Tarde por la noche con Lederman

Una noche, un fin de semana —volvía a casa tras una cena en Batavia—, conduje por los terrenos del laboratorio. En la Eola Road hay varios sitios desde los que se puede ver el edificio central elevándose en el cielo de la pradera. El domingo, a las once y media de la noche, el Wilson Hall da testimonio de lo intenso que es el sentimiento que mueve a los físicos a desvelar los misterios aún no resueltos del universo. Había luces encendidas arriba y abajo por los dieciséis pisos de las torres gemelas, cada uno con su cupo de investigadores de ojos cansados en pos de eliminar las pegas de sus impenetrables teorías sobre la materia y la energía. Por fortuna, pude volver a casa y meterme en la cama. Como director del laboratorio, mis obligaciones del turno de noche se habían reducido drásticamente. Podía dormir y dejar los problemas para la mañana siguiente en vez de pasarme la noche trabajando en ellos. Me sentía feliz esa noche por dormir en una cama de verdad en vez de tirado en el suelo del acelerador, a la espera de que salieran los datos. Sin embargo, no paraba de dar vueltas, preocupado con los quarks, con Gina, con los leptones, con Sophia… Finalmente, me puse a contar ovejas para sacarme la física de la cabeza: «… 134, 135, 136, 137…».

De pronto salté de la cama; una sensación de urgencia me empujaba fuera de casa. Saqué la bicicleta del granero, y —en pijama todavía, cayéndoseme las medallas de las solapas mientras pedaleaba— avancé con penosa lentitud hacia el edificio del detector del colisionador. Fue frustrante. Sabía que tenía que atender a un negocio muy importante, pero es que no podía hacer que la bicicleta se moviera más deprisa. Entonces me acordé de lo que me había dicho un psicólogo hacía poco: que hay un tipo de sueño, al que llaman lúcido, en el que quien sueña sabe que sueña. Y en cuanto lo sabes, me dijo el psicólogo, puedes hacer, dentro del sueño, lo que quieras. El primer paso es dar con una pista de que no estás en la vida real sino soñando. Fue fácil. Sabía condenadamente bien que era un sueño por la cursiva. Odio la cursiva. Cuesta demasiado leerla. Tomé el control de mi sueño. «¡Fuera la cursiva!», grité.

Vale. Esto está mejor. Puse el plato grande y pedaleé a la velocidad de la luz (uno puede hacer cualquier cosa en un sueño, ¿no?) hacia el CDF. Ay, demasiado deprisa: había dado ocho vueltas a la Tierra y vuelto a casa. Cambié a un plato más pequeño y pedaleé a doscientos agradables kilómetros por hora hacia el edificio. Hasta las tres de la mañana el aparcamiento estaba muy lleno; en los laboratorios de aceleradores los protones no paran cuando se hace de noche.

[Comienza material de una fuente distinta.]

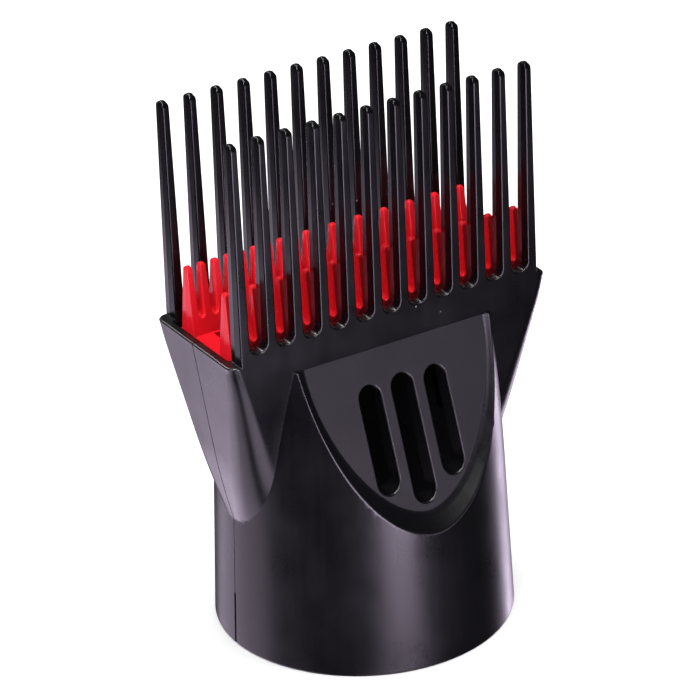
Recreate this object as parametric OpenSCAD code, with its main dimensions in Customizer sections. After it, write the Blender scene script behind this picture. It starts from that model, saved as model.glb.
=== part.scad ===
// Comb nozzle for a hair dryer. A collar pushes onto the dryer's barrel and widens into a flat mouth.
// Two housing halves carry a row of long teeth each, and trap a short-toothed comb insert between them.
// Origin: centre of the collar's bottom edge. X: along the mouth. -Y: front. Z: up, towards the tooth tips.

/* [Collar] */
// Outer radius at the bottom edge
collar_r = 26.5; // [26:0.1:28]
// Outer radius where the taper steepens
collar_mid_r = 25.3; // [25:0.1:25.6]
// Outer radius where the collar runs out under the front wall
collar_top_r = 23.3; // [23.1:0.1:23.6]
// Height where the taper steepens
collar_mid_z = 30; // [28:1:34]
// Radius of the bore that slides over the dryer's barrel
bore_r = 23.75; // [23:0.05:24]
// Depth of the bore, up to the stop
bore_depth = 24; // [20:0.5:24]
// Radius of the air passage just above the stop
passage_r = 22; // [21:0.1:22.5]
// Width of the two slits that let the collar spring open
slit_w = 0.5; // [0.3:0.1:1]
// Height of the slits
slit_h = 10.1; // [6:0.1:16]

/* [Head] */
// Outer width of the mouth
mouth_w = 63.2; // [63.2:0.1:66]
// Outer depth of the mouth
mouth_d = 25.2; // [25:0.1:26]
// Height of the mouth's rim
rim_z = 60; // [59:0.5:61]
// Plan radius of the head's corners at the rim
mouth_corner = 1.8; // [1.5:0.1:2.6]
// Growth of that radius for each millimetre below the rim
corner_growth = 0.177; // [0.15:0.001:0.18]
// Taper of the wings seen from the front, in millimetres inwards for each millimetre down
wing_taper = 0.145; // [0.13:0.001:0.15]
// Height below which the wings also bend inwards
wing_bend_z = 40; // [38:0.5:41]
// Radius of that bend
wing_bend_r = 125; // [120:1:140]
// Slope of the front and rear walls below the crease
wall_slope = 0.13; // [0.1:0.01:0.15]
// Thickness of the wings' walls
wing_wall = 1.7; // [1.5:0.1:1.8]
// Thickness of the walls that the long teeth stand on
tooth_wall = 3.4; // [3:0.1:3.6]

/* [Vent panel] */
// Height of the crease where the recessed panel starts
crease_z = 56; // [55:0.5:57]
// Slope of the panel, in millimetres outwards for each millimetre down
panel_slope = 0.36; // [0.33:0.01:0.38]
// Half width of the panel's floor at the crease
panel_half_w = 18; // [17:0.5:18.5]
// Length of the panel's floor down its slope
panel_len = 30.1; // [28:0.1:31]
// Thickness of the panel
panel_wall = 3.4; // [2.8:0.1:3.6]
// Width of the three air slots
slot_w = 4.25; // [3.5:0.05:4.5]
// Distance between the slots' centre lines
slot_pitch = 6.5; // [6:0.1:7]
// Lowest and highest points of the middle slot
mid_slot = [29.5, 50.85]; // [28:0.05:52]
// Lowest and highest points of the two side slots
side_slot = [32.5, 50.5]; // [30:0.05:52]

/* [Long teeth] */
// Number of teeth in a row
tooth_count = 12; // [8:1:12]
// Distance from tooth to tooth
tooth_pitch = 5.19; // [5:0.01:5.2]
// Height of the tips
tip_z = 99.5; // [80:0.5:105]
// Height of the lowest point of the gaps
valley_z = 61.6; // [61:0.1:63]
// Width of a tooth at its foot
tooth_w = 2; // [1.6:0.05:2.1]
// Width of a tooth at its tip
tooth_tip_w = 1.4; // [1.1:0.05:1.5]
// Depth of a tooth at its tip, front to rear
tooth_tip_d = 2.5; // [2.2:0.1:2.8]

/* [Comb insert] */
// Height of the tray's top face
tray_z = 58.6; // [58:0.1:59]
// Thickness of the tray
tray_t = 1.6; // [1.2:0.1:2]
// Number of short teeth in a row
short_count = 23; // [15:1:23]
// Height of the short teeth's tips
short_tip_z = 71; // [66:0.5:76]
// Height of the lowest point of the gaps between short teeth
short_valley_z = 61.6; // [61:0.1:64]
// Width of a short tooth at its foot
short_w = 1.5; // [1.3:0.05:1.7]
// Width of a short tooth at its tip
short_tip_w = 1.2; // [1:0.05:1.4]
// Shift of the short rows along the mouth, against the long rows
short_shift = 0.4; // [0:0.1:0.4]
// Number of air openings in the tray
opening_count = 5; // [3:1:7]
// Length of the part of the tray that holds the openings
opening_span = 50.4; // [46:0.2:51]
// Width of an opening, front to rear
opening_d = 7.8; // [6:0.1:8]
// Width of the ribs between the openings
rib_w = 1.7; // [1.2:0.1:2.4]

/* [Fits] */
// Gap all round between the insert and the halves
insert_gap = 0.1; // [0.05:0.01:0.2]
// Width of the insert's flange, beyond the tray
flange_w = 0.5; // [0.3:0.1:0.6]
// Radius of the locating pins
pin_r = 1.2; // [1:0.05:1.3]
// Radial gap between a pin and its socket
pin_gap = 0.05; // [0.03:0.01:0.1]

/* [Hidden] */
$fn = 96;
black = [0.09, 0.085, 0.1];
red = [0.85, 0.06, 0.08];
big = 60;
overlap = 1;
rim_chamfer = 0.35;
panel_tilt = atan(panel_slope);
panel_draft = 2;
panel_power = 1.8;
cavity_mouth_w = mouth_w - 2 * wing_wall - 0.2;
cavity_mouth_d = mouth_d - 2 * tooth_wall;
flange_z = tray_z - tray_t;
flange_t = tray_t - 0.6;
short_pitch = tooth_pitch / 2;
lead_in = 0.8;
boss_r = 2.3;
pin_len = 3.4;
// The locating pins in a wing: distance from the centre, height, and how far the boss reaches forwards
pin_places = [[26.6, 50, 9.6], [24.3, 37, 7.2]];

function half_w(z) =
    mouth_w / 2 - wing_taper * (rim_z - z) - pow(max(0, wing_bend_z - z), 2) / (2 * wing_bend_r);
function half_d(z) = mouth_d / 2 - wall_slope * max(0, crease_z - z);
function corner_r(z) = mouth_corner + corner_growth * (rim_z - z);
// Distance of the panel's face from the middle plane
function panel_y(z) = mouth_d / 2 + panel_slope * (crease_z - z);

// A thin level of the head: a rectangle with round corners
module level(w, d, r, z) {
    for (side = [-1, 1], face = [-1, 1])
        translate([side * (w - r), face * (d - r), z]) cylinder(r = r, h = 0.01, $fn = 32);
}

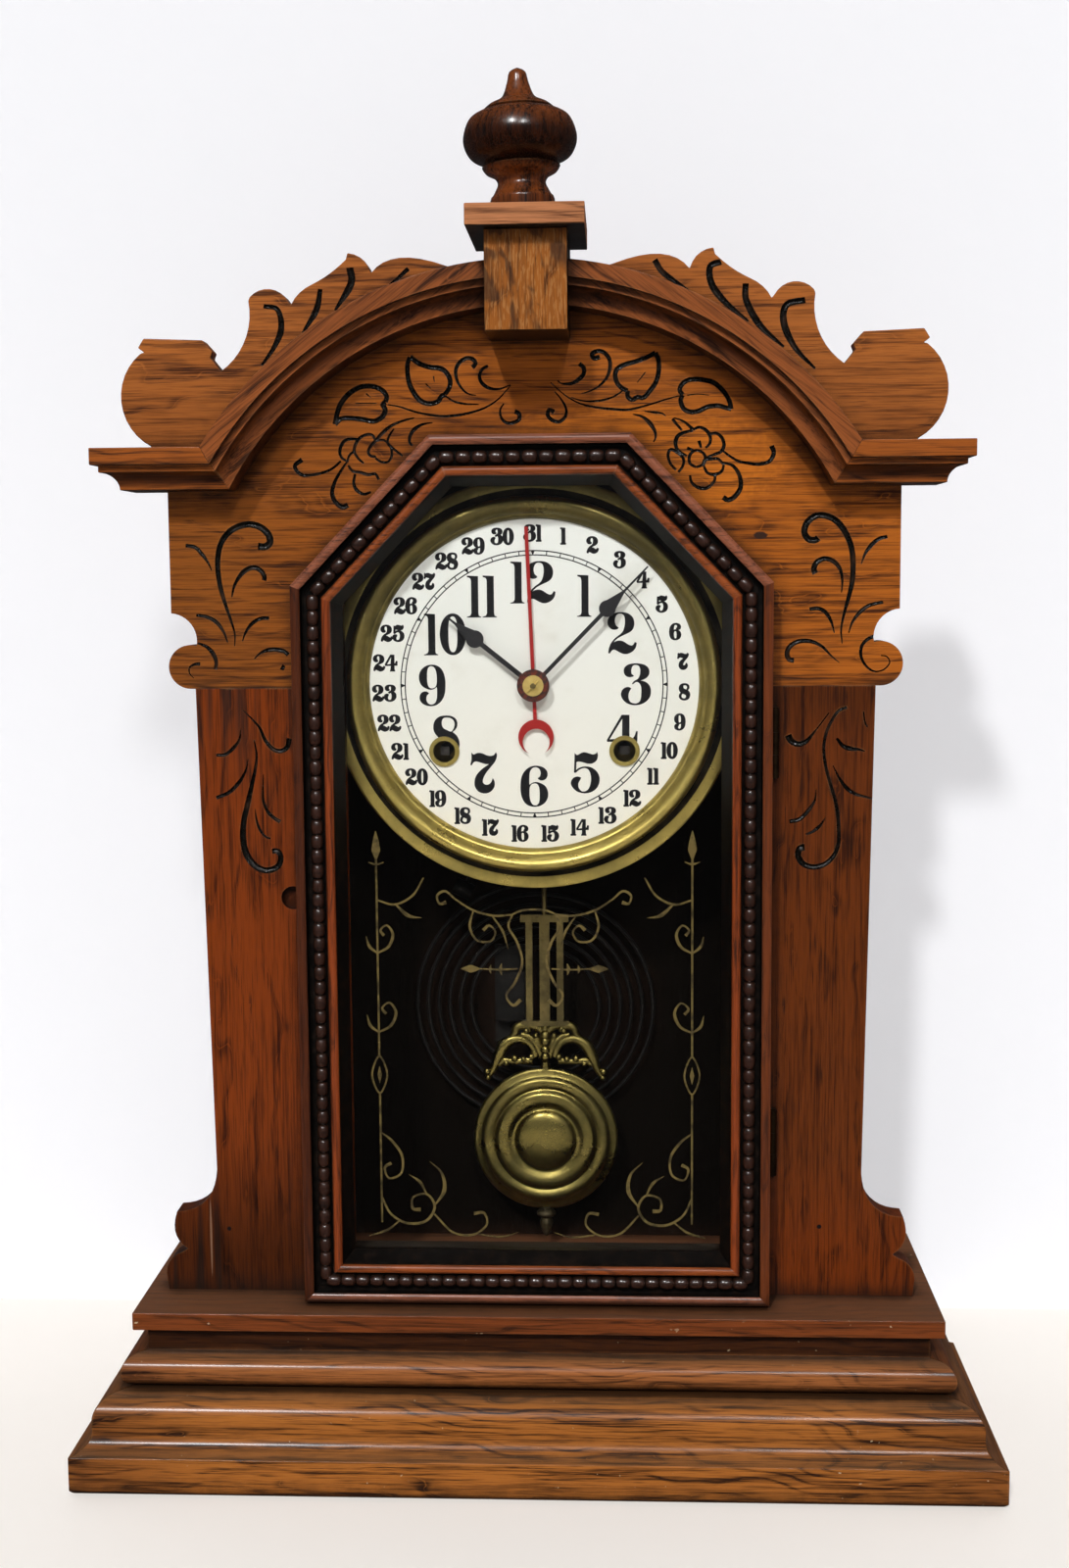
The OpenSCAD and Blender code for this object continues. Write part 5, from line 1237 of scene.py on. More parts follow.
def door_beading():
    """The six runs of beads, each stopping short of the corners."""
    line = inset(DOOR, BEAD_IN)
    runs = []
    for i in range(6):
        a, b = line[i], line[(i + 1) % 6]
        a = Vector((a.x, FACE - BEAD_OUT, a.y)) * MM
        b = Vector((b.x, FACE - BEAD_OUT, b.y)) * MM
        short = (b - a).normalized() * 3.6 * MM
        runs.append((a + short, b - short))
    sizes = {"Pitch": 6.5 * MM, "Across": 2.85 * MM, "Along": 3.4 * MM, "Proud": 2.7 * MM}
    mesh = beads_along("door_beading", runs, sizes, OAK["bead"])
    add_piece("door_beading", mesh, "door", "dark_oak")


door_beading()


def window_glass():
    """Old glass, slightly wavy, that lets plain light and shadow rays straight through."""
    m, w, skin, end = finish_named("window glass")
    skin.inputs["Base Color"].default_value = colour(1, 1, 1)
    skin.inputs["Transmission Weight"].default_value = 1.0
    skin.inputs["IOR"].default_value = 1.3
    skin.inputs["Roughness"].default_value = 0.0
    w.bump(skin, w.noise(w.place(), scale=9.0, detail=1.0), 0.03, 0.001)
    clear = w.add("BsdfTransparent").outputs[0]
    path = w.add("LightPath").outputs
    through = w.larger(path["Is Shadow Ray"], path["Is Diffuse Ray"])
    mixed = w.add("MixShader", {0: through, 1: skin.outputs[0], 2: clear}).outputs[0]
    w.join(mixed, end.inputs["Surface"])
    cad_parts["door_glass"].material_slots[0].material = m


window_glass()
dressed("glass_beads", "door", "dark_oak", BLACKENED, 0.2)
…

Silbando una cancioncilla fantasmal entré en el edificio del detector. El CDF es una especie de hangar industrial, donde todo está pintado de azul y naranja brillante. Las oficinas y las salas de ordenadores y de control están a lo largo de una de las paredes; el resto del edificio es un espacio abierto, concebido para albergar el detector, un instrumento de tres pisos de alto y 500.000 toneladas de peso. A unos doscientos físicos y el mismo número de ingenieros les llevó más de ocho años montar este particular reloj suizo de 500.000 arrobas. El detector es polícromo, de diseño radial: sus componentes se extienden simétricamente a partir de un pequeño agujero en el centro. El detector es la joya de la corona del laboratorio. Sin él, no podríamos «ver» qué pasa en el tubo del acelerador, ni qué atraviesa el centro del núcleo del detector. Lo que pasa es que, en el puro centro del detector, se producen las colisiones frontales de los protones y los antiprotones. Las piezas radiales de los elementos del detector vienen más o menos a concordar con el surtidor radial de los cientos de partículas que se producen en la colisión.

El detector se mueve por unos raíles gracias a los cuales puede sacarse este enorme aparato del túnel del acelerador al piso de ensamblaje para su mantenimiento periódico. Solemos programarlo para los meses de verano, cuando las tarifas eléctricas son más altas (si el recibo de la luz pasa de los diez millones de dólares al año, uno hace lo que puede para recortar los costes). Esa noche el detector estaba conectado. Se le había devuelto al túnel, y el pasadizo hacia la sala de mantenimiento estaba sellado con una puerta de acero de tres metros de grueso que bloquea la radiación. El acelerador se ha diseñado de tal forma que los protones y los antiprotones choquen (en su mayoría) en la sección del conducto que pasa por el detector (la «región de colisión»). La tarea del detector, claro está, es detectar y catalogar los productos de las colisiones frontales entre los protones y los p-barra (los antiprotones).